NFTs or non-fungible tokens took the world by storm. However, people like Elon Musk have criticized them and stopped supporting their growth altogether because they are not environmentally conscious and because there isn’t a green nfts movement with enough force.
An NFT is a unique digital representation of a good, any good. An easy way to understand them is to think of them as trading cards, expensive trading cards that can be sold, bought, and owned in the blockchain. They have been around 2017 but had a massive rise in popularity in the past year.
They can pose, however, a risk to the environment since all types of crypto-transactions happening online require massive amounts of energy because of the high-end computers needed to sell and store cryptocurrency. It is reported that these transactions can consume as much energy as a small country. For example, Ethereum’s annual energy consumption used to process its crypto-transactions is roughly equivalent to Nigeria’s yearly energy consumption. Then you have Bitcoin trading, which consumes more electricity annually than the whole of Argentina. To put things into perspective, Argentina is the eighth-largest country by land area globally.
Of course, all this power consumption can be translated into carbon emissions since most of the electricity used comes from fossil fuels and not renewable energy sources. Because of this, some artists have stopped dealing with NFTs, like a french digital artist called Joanie Lemercier, who realized the sale of six of his pieces would consume enough electricity to power his entire studio for two years in just ten seconds.
Sustainable NFTs Platforms
Although there has been a lot of fuzz surrounding NFTs unsustainable ways, options and solutions are being found.
It is essential to highlight the existence of alternative NFT platforms called sidechains that are less impactful on the environment. Sidechains are separate blockchains connected to another blockchain through a two-way peg to help process some of the data from the main blockchain. Basically, a sidechain is attempting to take some of the work the main blockchain has to do and do it for them.
How? Sidechains are commonly used to test features and experience other use cases. They also help to speed up transaction finality and lower transaction costs. Sidechains also need validators or miners who earn rewards for their work on a sidechain. They also allow merge mining, meaning a miner can validate two blockchains at once, making double the rewards with roughly the same amount of work. Mining NFTs on sidechains lowers the energy consumption because it allows the miners to double their work in the same amount of time.
Another sustainable option in the world of NFTS is the existence of platforms that buy carbon offsets and are more environmentally conscious.

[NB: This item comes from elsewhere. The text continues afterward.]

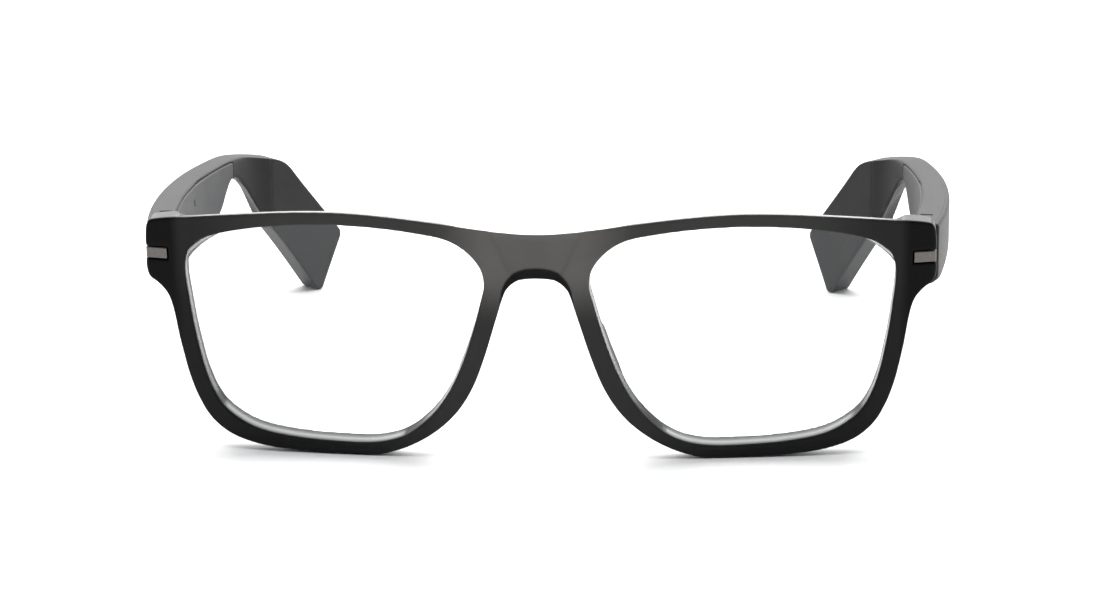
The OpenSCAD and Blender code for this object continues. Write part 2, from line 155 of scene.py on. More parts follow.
def closed_spline(points, steps=6):
    """A smooth closed curve through the points."""
    p = np.array(points, float)
    a, b, c, d = (np.roll(p, k, axis=0) for k in (1, 0, -1, -2))
    square, cube = 2 * a - 5 * b + 4 * c - d, 3 * b - a - 3 * c + d
    rows = [
        0.5 * (2 * b + (c - a) * t + square * t * t + cube * t**3) for t in np.arange(steps) / steps
    ]
    return np.stack(rows, axis=1).reshape(-1, 2)


def softened(points, reach=6, steps=7):
    """A closed outline with its corners bent round. A point's third number limits its bend's reach."""
    loop = []
    for i, point in enumerate(points):
        here, before, after = (
            np.array(q[:2], float) for q in (point, points[i - 1], points[(i + 1) % len(points)])
        )
        limit = point[2] if len(point) > 2 else reach
        start, end = (
            here + (other - here) * min(0.5, limit / np.linalg.norm(other - here))
            for other in (before, after)
        )
        loop += [
            (1 - t) ** 2 * start + 2 * t * (1 - t) * here + t * t * end
            for t in np.linspace(0, 1, steps)
        ]
    return np.array(loop)


SAME_PLACE = 1e-12


def loop_distance(u, v, loop):
    """The distance from each point (u, v) to a closed outline."""
    nearest = np.full(u.shape, np.inf)
    inside = np.zeros(u.shape, bool)
    for (au, av), (bu, bv) in zip(loop, np.roll(loop, -1, axis=0)):
        eu, ev = bu - au, bv - av
        length2 = eu * eu + ev * ev
        if length2 < SAME_PLACE:
            continue
        t = np.clip(((u - au) * eu + (v - av) * ev) / length2, 0, 1)
        nearest = np.minimum(nearest, (u - au - t * eu) ** 2 + (v - av - t * ev) ** 2)
        if ev:
            inside ^= ((av > v) != (bv > v)) & (u < au + (v - av) * eu / ev)
    return np.where(inside, -1, 1) * np.sqrt(nearest)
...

A good example is Aerial, which soft-launched in October 2021 to offset the carbon emissions produced primarily by travel. Aerial owners had long considered tackling cryptocurrency emission and prioritized the decision after NFTs suddenly became mainstream. When someone uses Aerial’s app to offset a purchased NFT, users paste in the collection address of the NFT drop or the wallet used to mint the token, which will generate an estimated carbon footprint. That measure is calculated based on Gas, a measurement which is, basically, the transaction fee paid to Ethereum miners for the validation work (Gas is a fraction of the ether currency measured by a unit called a Gwi): The higher the Gas, the higher the amount of energy consumed. The app then generates carbon credits and a dollar amount that users can pay to offset the purchase.
The Main Solution
Like Aerial and sidechains, other solutions are being developed by the NFT industry to protect the environment. However, the final objective is that more if not all cryptocurrency machines run on renewable energies like wind-solar or hydropower.
This shift’s necessity became apparent when, in 2021, Elon Musk announced that Tesla could suspend vehicle purchases using Bitcoin and only resume once mining shifts to more sustainable energy sources.
It is essential to know that a substantial share of PoW, or proof of work, mining is already being powered by renewables; however, the exact percentage is uncertain.
According to Cambridge, an average of 39% of PoW mining is powered by hydroelectric energy. Other studies like the bitcoin Mining Network from CoinShares estimate the share of renewables in Bitcoin power could be as high as 74%.
The challenge in determining the share of renewables in Bitcoin mining and PoW mining is the variable nature of renewables.
An excellent example to understand the latter is the Sichuan Province in China, where a large share of mining occurs. The average power generation capacity during the wet season is three times higher than during the dry season. Because of these changes in hydroelectricity generation, Bitcoin miners can only use cheap hydropower during specific periods. With electricity as the primary operational cost for miners, there is fierce competition to find the most affordable power sources, making low-cost renewable electricity, which has declined sharply over the past decade, an attractive option.
Many initiatives are trying to accelerate the shift of cryptos to renewables. The Crypto Climate Accord is a partnership between Energy Web, Rocky Mountain Institute, and the Alliance for Innovative Regulations that are working to make sure cryptocurrency as a whole shift to 100% renewables by 2030. This aligns with the objectives of the COP26 objectives, which took place in Glasgow in 2021.
There is still a long road to be walked regarding NFTs and sustainable practices. However, it is hopeful that steps are being taken to make the industry cleaner and, thus, stronger and more sustainable over time.